## Task description
Beneath this sentence is a set of records; write each of them out exactly.

Rows from an object dataset:
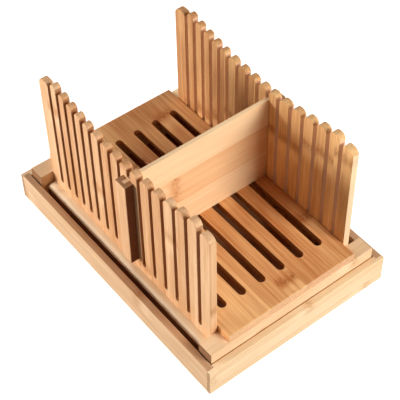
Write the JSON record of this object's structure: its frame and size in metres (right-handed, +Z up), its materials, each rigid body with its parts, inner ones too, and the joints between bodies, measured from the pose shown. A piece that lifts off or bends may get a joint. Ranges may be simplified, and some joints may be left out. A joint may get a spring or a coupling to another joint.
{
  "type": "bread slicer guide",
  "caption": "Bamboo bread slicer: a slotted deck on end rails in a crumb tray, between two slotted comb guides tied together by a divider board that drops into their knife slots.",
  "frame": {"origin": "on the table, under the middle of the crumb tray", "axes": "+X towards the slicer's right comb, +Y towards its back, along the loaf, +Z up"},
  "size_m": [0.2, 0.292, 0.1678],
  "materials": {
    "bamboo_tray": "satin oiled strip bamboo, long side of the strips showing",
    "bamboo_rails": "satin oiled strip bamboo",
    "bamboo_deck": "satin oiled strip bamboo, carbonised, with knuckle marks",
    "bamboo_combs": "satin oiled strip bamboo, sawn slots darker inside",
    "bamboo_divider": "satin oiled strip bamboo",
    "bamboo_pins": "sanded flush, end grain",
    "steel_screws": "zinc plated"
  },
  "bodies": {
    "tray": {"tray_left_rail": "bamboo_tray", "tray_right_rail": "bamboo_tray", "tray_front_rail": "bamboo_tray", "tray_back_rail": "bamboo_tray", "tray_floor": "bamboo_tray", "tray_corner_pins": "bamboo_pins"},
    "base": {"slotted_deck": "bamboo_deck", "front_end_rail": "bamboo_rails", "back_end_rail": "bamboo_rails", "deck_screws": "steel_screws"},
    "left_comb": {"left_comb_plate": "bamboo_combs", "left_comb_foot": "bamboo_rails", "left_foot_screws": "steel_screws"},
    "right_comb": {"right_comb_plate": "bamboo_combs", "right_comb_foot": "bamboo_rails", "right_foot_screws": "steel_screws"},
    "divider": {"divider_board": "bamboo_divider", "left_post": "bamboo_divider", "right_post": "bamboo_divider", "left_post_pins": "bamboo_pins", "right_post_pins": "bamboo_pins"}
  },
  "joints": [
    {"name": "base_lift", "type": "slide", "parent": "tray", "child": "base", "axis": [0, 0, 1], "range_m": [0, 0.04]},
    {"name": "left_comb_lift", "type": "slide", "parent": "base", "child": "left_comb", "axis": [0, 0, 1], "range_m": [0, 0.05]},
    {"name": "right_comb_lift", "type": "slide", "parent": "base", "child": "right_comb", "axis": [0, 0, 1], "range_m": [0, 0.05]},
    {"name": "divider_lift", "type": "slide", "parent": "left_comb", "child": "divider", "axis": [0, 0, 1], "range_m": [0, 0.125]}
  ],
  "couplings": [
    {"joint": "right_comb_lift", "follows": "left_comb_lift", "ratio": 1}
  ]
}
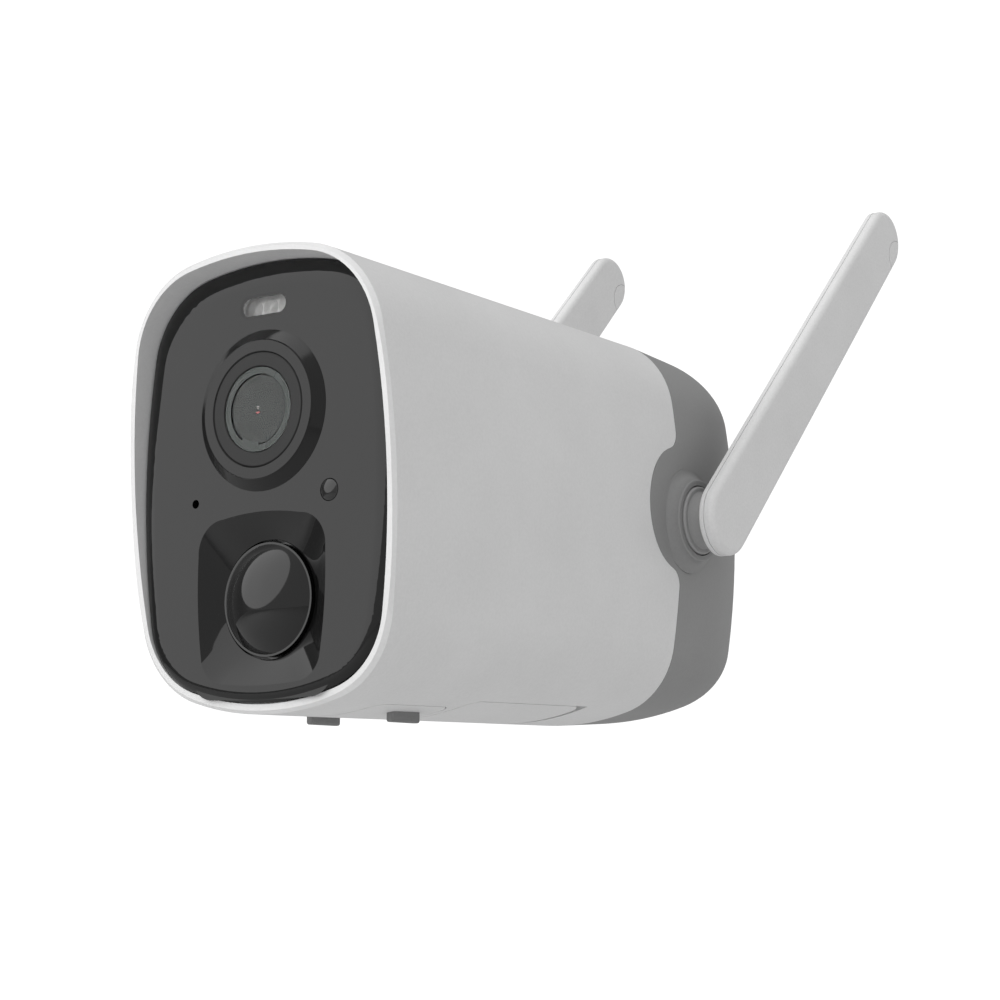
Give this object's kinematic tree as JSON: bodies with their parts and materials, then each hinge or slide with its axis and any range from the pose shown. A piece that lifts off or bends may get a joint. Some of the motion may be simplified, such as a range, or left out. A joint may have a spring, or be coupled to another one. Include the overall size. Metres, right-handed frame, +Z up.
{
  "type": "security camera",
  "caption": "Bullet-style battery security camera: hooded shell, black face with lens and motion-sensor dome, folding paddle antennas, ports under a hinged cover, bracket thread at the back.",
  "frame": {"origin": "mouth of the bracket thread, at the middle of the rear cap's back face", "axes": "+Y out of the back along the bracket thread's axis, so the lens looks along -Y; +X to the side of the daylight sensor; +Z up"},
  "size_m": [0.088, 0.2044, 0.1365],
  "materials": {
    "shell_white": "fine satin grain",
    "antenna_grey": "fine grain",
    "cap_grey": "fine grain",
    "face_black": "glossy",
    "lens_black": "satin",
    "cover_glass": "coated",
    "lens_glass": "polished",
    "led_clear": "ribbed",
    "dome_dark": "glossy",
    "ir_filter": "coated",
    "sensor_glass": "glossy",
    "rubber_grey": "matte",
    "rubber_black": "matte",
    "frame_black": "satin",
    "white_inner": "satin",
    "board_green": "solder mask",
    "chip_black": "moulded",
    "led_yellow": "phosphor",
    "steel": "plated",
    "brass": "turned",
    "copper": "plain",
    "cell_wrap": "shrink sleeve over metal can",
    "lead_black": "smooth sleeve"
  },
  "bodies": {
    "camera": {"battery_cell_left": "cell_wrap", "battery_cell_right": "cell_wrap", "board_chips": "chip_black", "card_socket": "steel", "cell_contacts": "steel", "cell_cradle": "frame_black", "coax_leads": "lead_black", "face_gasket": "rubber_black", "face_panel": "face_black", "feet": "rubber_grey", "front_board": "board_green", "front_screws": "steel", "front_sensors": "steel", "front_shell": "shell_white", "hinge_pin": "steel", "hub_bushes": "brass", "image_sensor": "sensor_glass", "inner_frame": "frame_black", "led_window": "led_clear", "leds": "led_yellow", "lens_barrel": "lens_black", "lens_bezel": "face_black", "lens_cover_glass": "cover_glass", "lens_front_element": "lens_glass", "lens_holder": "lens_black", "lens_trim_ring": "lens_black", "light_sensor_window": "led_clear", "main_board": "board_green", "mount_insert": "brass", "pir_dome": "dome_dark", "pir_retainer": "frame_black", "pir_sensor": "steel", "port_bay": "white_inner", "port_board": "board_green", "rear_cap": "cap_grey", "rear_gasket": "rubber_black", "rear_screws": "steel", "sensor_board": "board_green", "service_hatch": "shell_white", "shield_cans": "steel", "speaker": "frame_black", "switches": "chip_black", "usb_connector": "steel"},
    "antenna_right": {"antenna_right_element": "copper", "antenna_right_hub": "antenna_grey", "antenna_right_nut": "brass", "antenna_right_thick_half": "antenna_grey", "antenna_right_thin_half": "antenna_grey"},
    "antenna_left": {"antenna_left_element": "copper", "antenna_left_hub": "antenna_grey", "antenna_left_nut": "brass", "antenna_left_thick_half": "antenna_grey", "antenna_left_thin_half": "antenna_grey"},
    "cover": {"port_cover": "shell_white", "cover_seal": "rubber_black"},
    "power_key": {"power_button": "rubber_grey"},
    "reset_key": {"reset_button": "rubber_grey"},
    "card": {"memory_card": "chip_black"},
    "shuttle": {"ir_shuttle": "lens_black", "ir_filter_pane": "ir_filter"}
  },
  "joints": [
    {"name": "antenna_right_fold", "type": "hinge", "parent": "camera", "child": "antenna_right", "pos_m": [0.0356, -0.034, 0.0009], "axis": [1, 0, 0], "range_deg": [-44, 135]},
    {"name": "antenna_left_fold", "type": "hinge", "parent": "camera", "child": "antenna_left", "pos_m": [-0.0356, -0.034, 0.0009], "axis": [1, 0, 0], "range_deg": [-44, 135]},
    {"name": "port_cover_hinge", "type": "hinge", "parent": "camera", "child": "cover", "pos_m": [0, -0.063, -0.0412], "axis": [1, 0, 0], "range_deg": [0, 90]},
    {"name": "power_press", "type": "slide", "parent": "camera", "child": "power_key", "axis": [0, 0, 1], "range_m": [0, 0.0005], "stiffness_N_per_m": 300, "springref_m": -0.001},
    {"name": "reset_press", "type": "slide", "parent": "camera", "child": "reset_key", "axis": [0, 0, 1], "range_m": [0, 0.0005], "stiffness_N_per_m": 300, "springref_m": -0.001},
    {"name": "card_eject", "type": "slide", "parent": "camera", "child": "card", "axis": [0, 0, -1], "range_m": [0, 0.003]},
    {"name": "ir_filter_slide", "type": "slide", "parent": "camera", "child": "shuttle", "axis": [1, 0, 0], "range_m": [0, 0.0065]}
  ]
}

## Reply
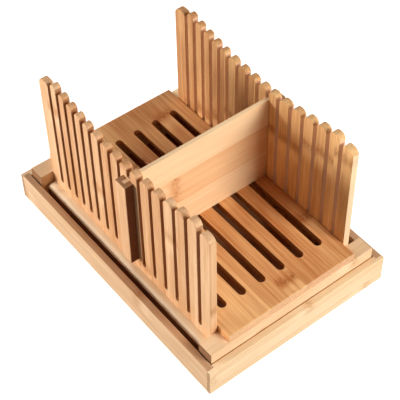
Write the JSON record of this object's structure: its frame and size in metres (right-handed, +Z up), its materials, each rigid body with its parts, inner ones too, and the joints between bodies, measured from the pose shown. A piece that lifts off or bends may get a joint. Ranges may be simplified, and some joints may be left out. A joint may get a spring or a coupling to another joint.
{
  "type": "bread slicer guide",
  "caption": "Bamboo bread slicer: a slotted deck on end rails in a crumb tray, between two slotted comb guides tied together by a divider board that drops into their knife slots.",
  "frame": {"origin": "on the table, under the middle of the crumb tray", "axes": "+X towards the slicer's right comb, +Y towards its back, along the loaf, +Z up"},
  "size_m": [0.2, 0.292, 0.1678],
  "materials": {
    "bamboo_tray": "satin oiled strip bamboo, long side of the strips showing",
    "bamboo_rails": "satin oiled strip bamboo",
    "bamboo_deck": "satin oiled strip bamboo, carbonised, with knuckle marks",
    "bamboo_combs": "satin oiled strip bamboo, sawn slots darker inside",
    "bamboo_divider": "satin oiled strip bamboo",
    "bamboo_pins": "sanded flush, end grain",
    "steel_screws": "zinc plated"
  },
  "bodies": {
    "tray": {"tray_left_rail": "bamboo_tray", "tray_right_rail": "bamboo_tray", "tray_front_rail": "bamboo_tray", "tray_back_rail": "bamboo_tray", "tray_floor": "bamboo_tray", "tray_corner_pins": "bamboo_pins"},
    "base": {"slotted_deck": "bamboo_deck", "front_end_rail": "bamboo_rails", "back_end_rail": "bamboo_rails", "deck_screws": "steel_screws"},
    "left_comb": {"left_comb_plate": "bamboo_combs", "left_comb_foot": "bamboo_rails", "left_foot_screws": "steel_screws"},
    "right_comb": {"right_comb_plate": "bamboo_combs", "right_comb_foot": "bamboo_rails", "right_foot_screws": "steel_screws"},
    "divider": {"divider_board": "bamboo_divider", "left_post": "bamboo_divider", "right_post": "bamboo_divider", "left_post_pins": "bamboo_pins", "right_post_pins": "bamboo_pins"}
  },
  "joints": [
    {"name": "base_lift", "type": "slide", "parent": "tray", "child": "base", "axis": [0, 0, 1], "range_m": [0, 0.04]},
    {"name": "left_comb_lift", "type": "slide", "parent": "base", "child": "left_comb", "axis": [0, 0, 1], "range_m": [0, 0.05]},
    {"name": "right_comb_lift", "type": "slide", "parent": "base", "child": "right_comb", "axis": [0, 0, 1], "range_m": [0, 0.05]},
    {"name": "divider_lift", "type": "slide", "parent": "left_comb", "child": "divider", "axis": [0, 0, 1], "range_m": [0, 0.125]}
  ],
  "couplings": [
    {"joint": "right_comb_lift", "follows": "left_comb_lift", "ratio": 1}
  ]
}
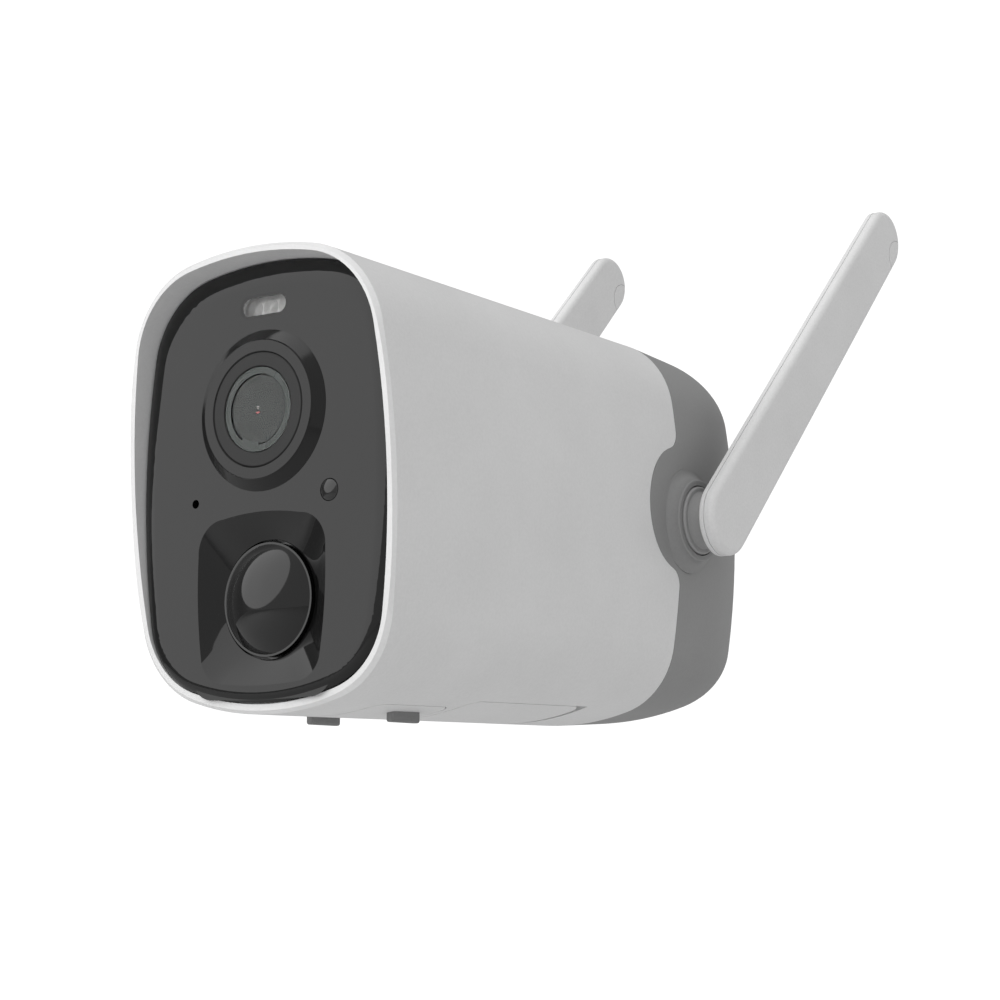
Give this object's kinematic tree as JSON: bodies with their parts and materials, then each hinge or slide with its axis and any range from the pose shown. A piece that lifts off or bends may get a joint. Some of the motion may be simplified, such as a range, or left out. A joint may have a spring, or be coupled to another one. Include the overall size. Metres, right-handed frame, +Z up.
{
  "type": "security camera",
  "caption": "Bullet-style battery security camera: hooded shell, black face with lens and motion-sensor dome, folding paddle antennas, ports under a hinged cover, bracket thread at the back.",
  "frame": {"origin": "mouth of the bracket thread, at the middle of the rear cap's back face", "axes": "+Y out of the back along the bracket thread's axis, so the lens looks along -Y; +X to the side of the daylight sensor; +Z up"},
  "size_m": [0.088, 0.2044, 0.1365],
  "materials": {
    "shell_white": "fine satin grain",
    "antenna_grey": "fine grain",
    "cap_grey": "fine grain",
    "face_black": "glossy",
    "lens_black": "satin",
    "cover_glass": "coated",
    "lens_glass": "polished",
    "led_clear": "ribbed",
    "dome_dark": "glossy",
    "ir_filter": "coated",
    "sensor_glass": "glossy",
    "rubber_grey": "matte",
    "rubber_black": "matte",
    "frame_black": "satin",
    "white_inner": "satin",
    "board_green": "solder mask",
    "chip_black": "moulded",
    "led_yellow": "phosphor",
    "steel": "plated",
    "brass": "turned",
    "copper": "plain",
    "cell_wrap": "shrink sleeve over metal can",
    "lead_black": "smooth sleeve"
  },
  "bodies": {
    "camera": {"battery_cell_left": "cell_wrap", "battery_cell_right": "cell_wrap", "board_chips": "chip_black", "card_socket": "steel", "cell_contacts": "steel", "cell_cradle": "frame_black", "coax_leads": "lead_black", "face_gasket": "rubber_black", "face_panel": "face_black", "feet": "rubber_grey", "front_board": "board_green", "front_screws": "steel", "front_sensors": "steel", "front_shell": "shell_white", "hinge_pin": "steel", "hub_bushes": "brass", "image_sensor": "sensor_glass", "inner_frame": "frame_black", "led_window": "led_clear", "leds": "led_yellow", "lens_barrel": "lens_black", "lens_bezel": "face_black", "lens_cover_glass": "cover_glass", "lens_front_element": "lens_glass", "lens_holder": "lens_black", "lens_trim_ring": "lens_black", "light_sensor_window": "led_clear", "main_board": "board_green", "mount_insert": "brass", "pir_dome": "dome_dark", "pir_retainer": "frame_black", "pir_sensor": "steel", "port_bay": "white_inner", "port_board": "board_green", "rear_cap": "cap_grey", "rear_gasket": "rubber_black", "rear_screws": "steel", "sensor_board": "board_green", "service_hatch": "shell_white", "shield_cans": "steel", "speaker": "frame_black", "switches": "chip_black", "usb_connector": "steel"},
    "antenna_right": {"antenna_right_element": "copper", "antenna_right_hub": "antenna_grey", "antenna_right_nut": "brass", "antenna_right_thick_half": "antenna_grey", "antenna_right_thin_half": "antenna_grey"},
    "antenna_left": {"antenna_left_element": "copper", "antenna_left_hub": "antenna_grey", "antenna_left_nut": "brass", "antenna_left_thick_half": "antenna_grey", "antenna_left_thin_half": "antenna_grey"},
    "cover": {"port_cover": "shell_white", "cover_seal": "rubber_black"},
    "power_key": {"power_button": "rubber_grey"},
    "reset_key": {"reset_button": "rubber_grey"},
    "card": {"memory_card": "chip_black"},
    "shuttle": {"ir_shuttle": "lens_black", "ir_filter_pane": "ir_filter"}
  },
  "joints": [
    {"name": "antenna_right_fold", "type": "hinge", "parent": "camera", "child": "antenna_right", "pos_m": [0.0356, -0.034, 0.0009], "axis": [1, 0, 0], "range_deg": [-44, 135]},
    {"name": "antenna_left_fold", "type": "hinge", "parent": "camera", "child": "antenna_left", "pos_m": [-0.0356, -0.034, 0.0009], "axis": [1, 0, 0], "range_deg": [-44, 135]},
    {"name": "port_cover_hinge", "type": "hinge", "parent": "camera", "child": "cover", "pos_m": [0, -0.063, -0.0412], "axis": [1, 0, 0], "range_deg": [0, 90]},
    {"name": "power_press", "type": "slide", "parent": "camera", "child": "power_key", "axis": [0, 0, 1], "range_m": [0, 0.0005], "stiffness_N_per_m": 300, "springref_m": -0.001},
    {"name": "reset_press", "type": "slide", "parent": "camera", "child": "reset_key", "axis": [0, 0, 1], "range_m": [0, 0.0005], "stiffness_N_per_m": 300, "springref_m": -0.001},
    {"name": "card_eject", "type": "slide", "parent": "camera", "child": "card", "axis": [0, 0, -1], "range_m": [0, 0.003]},
    {"name": "ir_filter_slide", "type": "slide", "parent": "camera", "child": "shuttle", "axis": [1, 0, 0], "range_m": [0, 0.0065]}
  ]
}